Patchwork Add tar container format

login
register
mail settings
Submitter Alexander Graf
Date Aug. 5, 2009, 3:33 p.m.
Message ID <1249486402-10824-1-git-send-email-agraf@suse.de>
Download mbox | patch
Permalink /patch/30800/
State Superseded
Headers show

Comments

Alexander Graf - Aug. 5, 2009, 3:33 p.m.
Tar is a very widely used format to store data in. Sometimes people even put
virtual machine images in there.

So it makes sense for qemu to be able to read from tar files. I implemented a
written from scratch reader that also knows about the GNU sparse format, which
is what pigz creates.

This version checks for filenames that end on well-known extensions. The logic
could be changed to search for filenames given on the command line, but that
would require changes to more parts of qemu.
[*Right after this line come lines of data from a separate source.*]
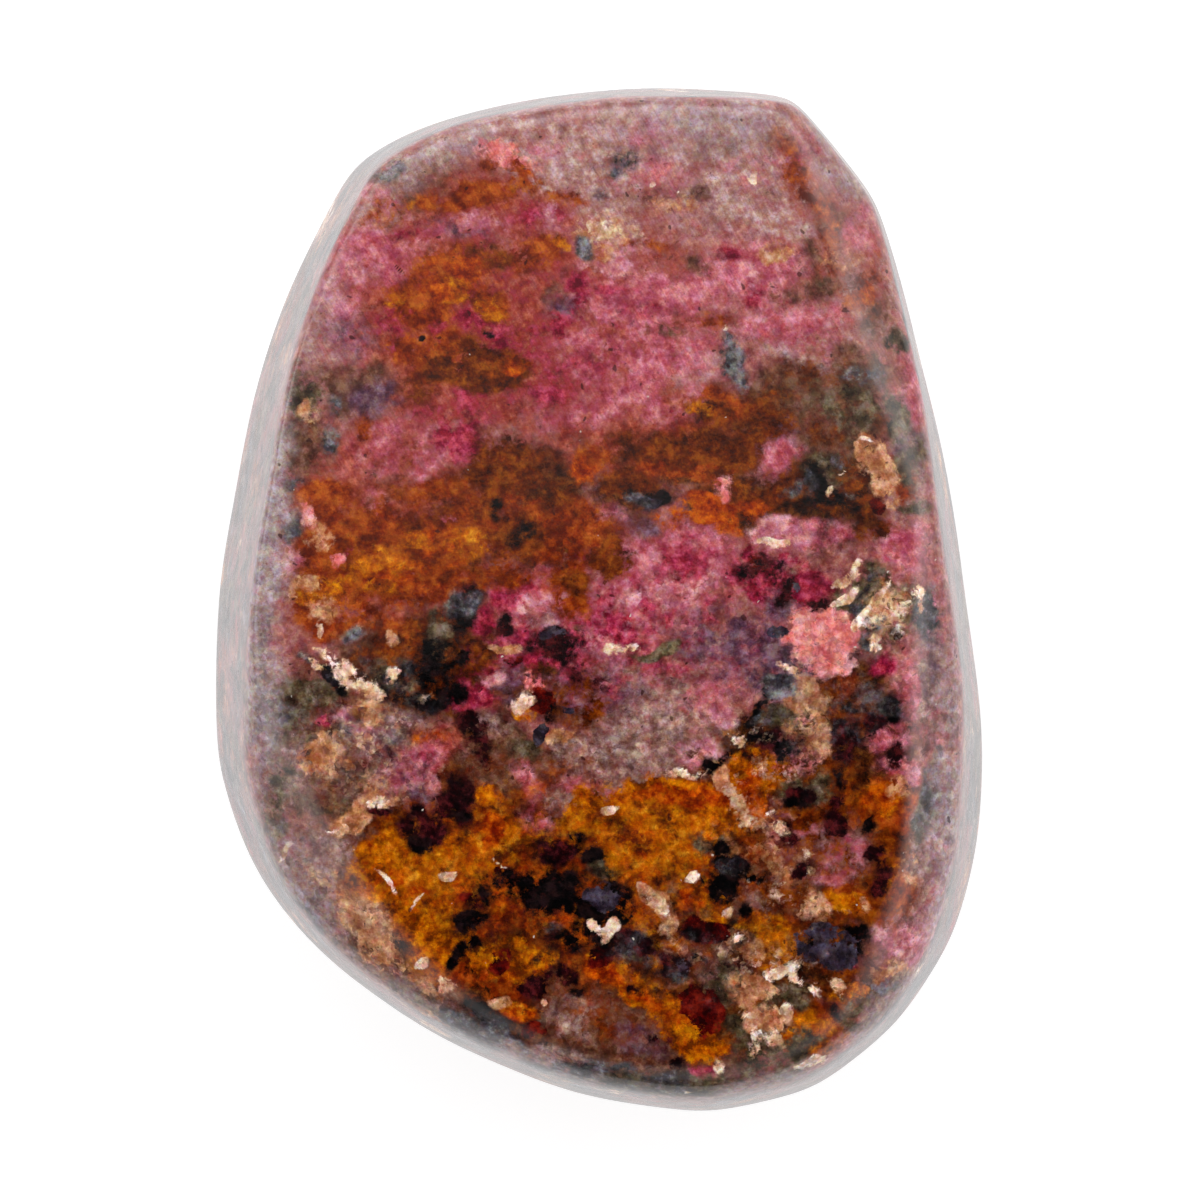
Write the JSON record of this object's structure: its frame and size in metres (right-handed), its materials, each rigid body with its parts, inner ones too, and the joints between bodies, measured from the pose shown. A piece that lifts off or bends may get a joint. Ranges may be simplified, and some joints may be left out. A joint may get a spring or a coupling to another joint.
{
  "type": "polished rhodonite freeform",
  "caption": "Palm-sized polished freeform of mottled rhodonite with a broad gently domed best face, ground facets around its rim and a flat back to rest on.",
  "frame": {"origin": "middle of the bounding box's base, in the plane of the flat back that the stone rests on", "axes": "+Y along the stone towards its narrow end, +X across it, +Z up out of the best face, seen as in the picture with +X to the right and +Y up"},
  "size_m": [0.048, 0.064, 0.026],
  "materials": {
    "polished_rhodonite": "polished natural rhodonite: dusty rose with rust-orange, magenta, amber, cream, grey and black oxide patches"
  },
  "bodies": {
    "root": {"stone": "polished_rhodonite"}
  },
  "joints": []
}
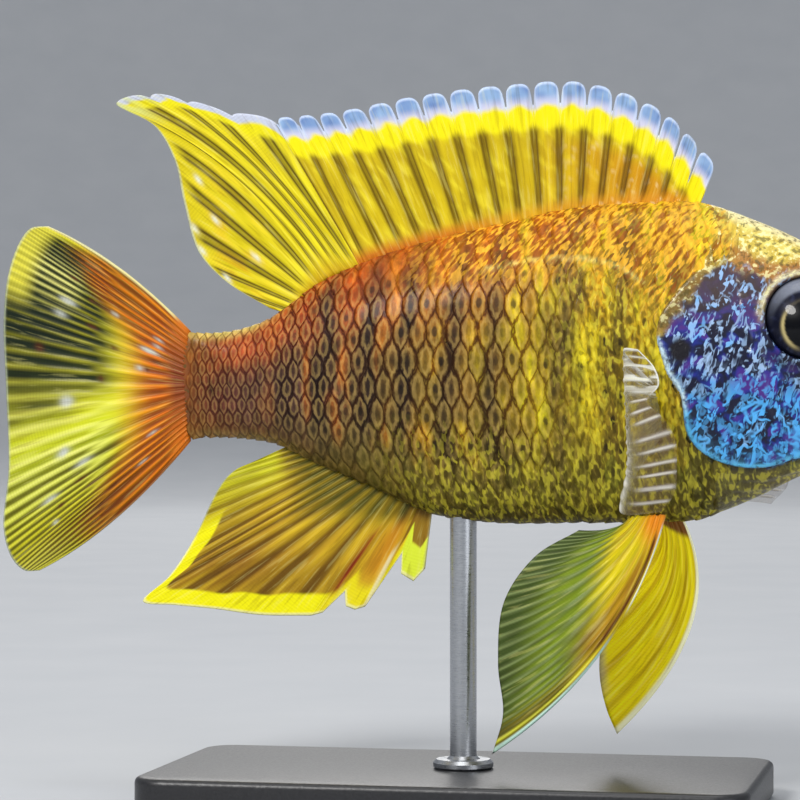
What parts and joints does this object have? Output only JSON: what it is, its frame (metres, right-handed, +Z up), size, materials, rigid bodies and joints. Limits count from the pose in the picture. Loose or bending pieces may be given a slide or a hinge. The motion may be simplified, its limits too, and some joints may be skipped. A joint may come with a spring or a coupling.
{
  "type": "peacock cichlid model",
  "caption": "Life-size still model of a male peacock cichlid with spread fins, held over a flat base by one rod.",
  "frame": {"origin": "centre of the whole model's outline, on the surface that the base stands on", "axes": "+X along the fish to the snout, +Y to the fish's left side, +Z up"},
  "size_m": [0.1445, 0.0529, 0.1078],
  "materials": {
    "head_skin": "glossy wet skin, navy with light blue marks",
    "body_skin": "glossy scaled skin, ochre and orange with dark bars",
    "fin_yellow": "satin fin membrane with rays",
    "fin_clear": "translucent fin membrane with pale rays",
    "eye": "polished",
    "stand_base": "satin black",
    "stand_rod": "satin"
  },
  "bodies": {
    "root": {"head": "head_skin", "lower_jaw": "head_skin", "gill_cover_right": "head_skin", "gill_cover_left": "head_skin", "trunk": "body_skin", "tail_stalk": "body_skin", "dorsal_fin": "fin_yellow", "anal_fin": "fin_yellow", "caudal_fin": "fin_yellow", "pelvic_fin_right": "fin_yellow", "pelvic_fin_left": "fin_yellow", "pectoral_fin_right": "fin_clear", "pectoral_fin_left": "fin_clear", "eye_right": "eye", "eye_left": "eye", "stand_base": "stand_base", "stand_rod": "stand_rod"}
  },
  "joints": []
}
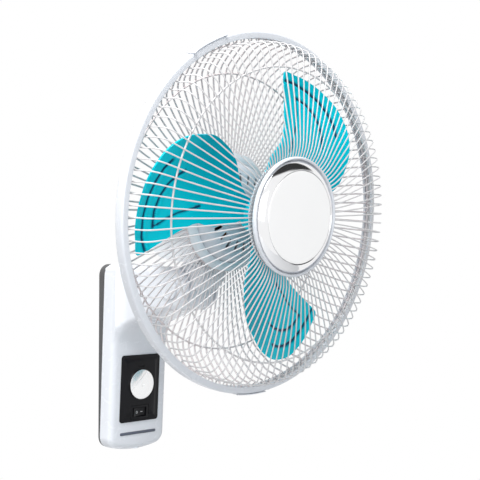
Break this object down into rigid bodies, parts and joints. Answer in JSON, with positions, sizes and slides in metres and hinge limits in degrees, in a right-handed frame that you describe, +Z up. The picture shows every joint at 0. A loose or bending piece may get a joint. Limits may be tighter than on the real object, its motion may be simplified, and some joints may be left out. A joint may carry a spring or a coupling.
{
  "type": "wall fan",
  "caption": "Wall fan with tilting arm, swinging guarded head, teal blades and a base with speed knob and swing switch.",
  "frame": {"origin": "centre of the wall bracket's back face, on the wall", "axes": "+Z up, -Y the way the fan faces, +X to the right seen from the front"},
  "size_m": [0.434, 0.3233, 0.5254],
  "materials": {
    "white_plastic": "glossy bluish white moulded plastic",
    "grey_plastic": "satin light grey moulded plastic",
    "dark_plastic": "matt dark grey moulded plastic",
    "black_gloss": "glossy near-black plastic",
    "teal_plastic": "glossy teal moulded plastic",
    "guard_paint": "white powder coat on steel wire",
    "pearl_disc": "pearl white plastic disc",
    "chrome_ring": "bright plated ring",
    "zinc_steel": "zinc plated steel",
    "copper_wire": "enamelled copper winding",
    "core_steel": "laminated core steel",
    "slate_bar": "slate grey plastic insert"
  },
  "bodies": {
    "base": {"wall_bracket": "zinc_steel", "back_plate": "dark_plastic", "base_shell": "white_plastic", "control_panel": "black_gloss", "speed_switch": "dark_plastic", "rocker_frame": "black_gloss", "trim_bar": "slate_bar", "capacitor": "grey_plastic", "terminal_block": "white_plastic", "cord_gland": "dark_plastic", "base_screw_0": "zinc_steel", "base_screw_1": "zinc_steel", "base_screw_2": "zinc_steel", "base_screw_3": "zinc_steel", "tilt_bolt_left": "zinc_steel", "tilt_bolt_right": "zinc_steel", "pivot_cap_left": "white_plastic", "pivot_cap_right": "white_plastic", "tilt_washer_left": "zinc_steel", "tilt_washer_right": "zinc_steel"},
    "knob": {"speed_knob": "white_plastic", "switch_shaft": "zinc_steel"},
    "rocker": {"rocker_button": "black_gloss"},
    "neck": {"neck_body": "white_plastic", "neck_lid": "white_plastic", "swing_motor": "zinc_steel"},
    "crank": {"swing_crank": "zinc_steel"},
    "link": {"swing_link": "zinc_steel"},
    "fan_head": {"swing_post": "core_steel", "motor_rear_cover": "white_plastic", "motor_front_cover": "grey_plastic", "stator_core": "core_steel", "winding_rear": "copper_wire", "winding_front": "copper_wire", "bearing_rear": "zinc_steel", "bearing_front": "zinc_steel", "rear_guard": "guard_paint", "guard_ring": "white_plastic", "front_guard": "guard_paint", "hoop": "white_plastic", "hoop_clip": "white_plastic", "hoop_clasp": "white_plastic", "cap_rim": "white_plastic", "cap_bevel": "chrome_ring", "cap_disc": "pearl_disc", "cap_backing": "white_plastic"},
    "rotor": {"motor_shaft": "zinc_steel", "rotor_core": "core_steel", "blade_rotor": "teal_plastic", "blade_nut": "white_plastic"}
  },
  "joints": [
    {"name": "tilt", "type": "hinge", "parent": "base", "child": "neck", "pos_m": [0, -0.127, 0.095], "axis": [1, 0, 0], "range_deg": [-20, 15]},
    {"name": "swing", "type": "hinge", "parent": "neck", "child": "fan_head", "pos_m": [0, -0.15879, 0.12686], "axis": [0, -0.0983, 0.9952], "range_deg": [-40, 40]},
    {"name": "crank_spin", "type": "hinge", "parent": "neck", "child": "crank", "pos_m": [0, -0.12865, 0.11175], "axis": [0, -0.0983, 0.9952], "continuous": true},
    {"name": "link_turn", "type": "hinge", "parent": "crank", "child": "link", "pos_m": [0.007, -0.12905, 0.11573], "axis": [0, -0.0983, 0.9952], "continuous": true},
    {"name": "blade_spin", "type": "hinge", "parent": "fan_head", "child": "rotor", "pos_m": [0, -0.262, 0.185], "axis": [0, -0.9952, -0.0983], "continuous": true},
    {"name": "speed_turn", "type": "hinge", "parent": "base", "child": "knob", "pos_m": [0, -0.02902, -0.03531], "axis": [0, 0.9985, 0.0549], "range_deg": [0, 135]},
    {"name": "rocker_tip", "type": "hinge", "parent": "base", "child": "rocker", "pos_m": [0, -0.02693, -0.07325], "axis": [0, -0.0549, 0.9985], "range_deg": [0, 14]}
  ],
  "couplings": [
    {"joint": "link_turn", "follows": "crank_spin", "ratio": -1}
  ]
}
The tar reader in conjunctiuon with dzip gives us the chance to download
tar'ed up virtual machine images (even via http) and instantly make use of
them.

For that we still need to enable the qemu blockery to support stacking though.

Signed-off-by: Alexander Graf <agraf@suse.de>
---
 Makefile    |    2 +-
 block/tar.c |  326 +++++++++++++++++++++++++++++++++++++++++++++++++++++++++++
 2 files changed, 327 insertions(+), 1 deletions(-)
 create mode 100644 block/tar.c
Anthony Liguori - Aug. 13, 2009, 10:57 p.m.
Alexander Graf wrote:
> For that we still need to enable the qemu blockery to support stacking though.
>
> Signed-off-by: Alexander Graf <agraf@suse.de>
>   

This feels like a bit too much of a one-off to me.  I'm concerned that 
it's something we'd have to support long term that wouldn't have very 
many users beyond your particular use-case.

So far, we only support image formats that are dedicated to virtual 
machines.  We support http and nbd but those are generic protocols, not 
necessarily special formats.  tar and dzip seem arbitrary.  Why not zip, 
rar, bzip2, or any other format?

You could do all of this by making use of a fuse filesystem.

I'd almost rather see something like gio integration so that this sort 
of generic filesystem stuff could live somewhere else.  I'm curious what 
others think though.  Does it seem reasonable to include this type of 
functionality?
Alexander Graf - Aug. 13, 2009, 11:08 p.m.
On 14.08.2009, at 00:57, Anthony Liguori wrote:

> Alexander Graf wrote:
>> For that we still need to enable the qemu blockery to support  
>> stacking though.
>>
>> Signed-off-by: Alexander Graf <agraf@suse.de>
>>
>
> This feels like a bit too much of a one-off to me.  I'm concerned  
> that it's something we'd have to support long term that wouldn't  
> have very many users beyond your particular use-case.

Well, the same goes for "bochs", "parallels", "dmg" and all the other  
fun image format backends nobody uses, right? How do one or two more  
hurt you there?

Though I'm not saying that I wouldn't like to see users of this. It's  
great to have this option for archiving virtual machines (incl. config  
file) without the need to worry about readability of it. Just tar xzf  
it and you're done.

Also, we will start using this in SUSE Studio. So all appliances  
you'll download from there will be in tar.dzip format. That means that  
if this was in upstream, even fedora or ubuntu users could start those  
appliances without extracting or even downloading them first.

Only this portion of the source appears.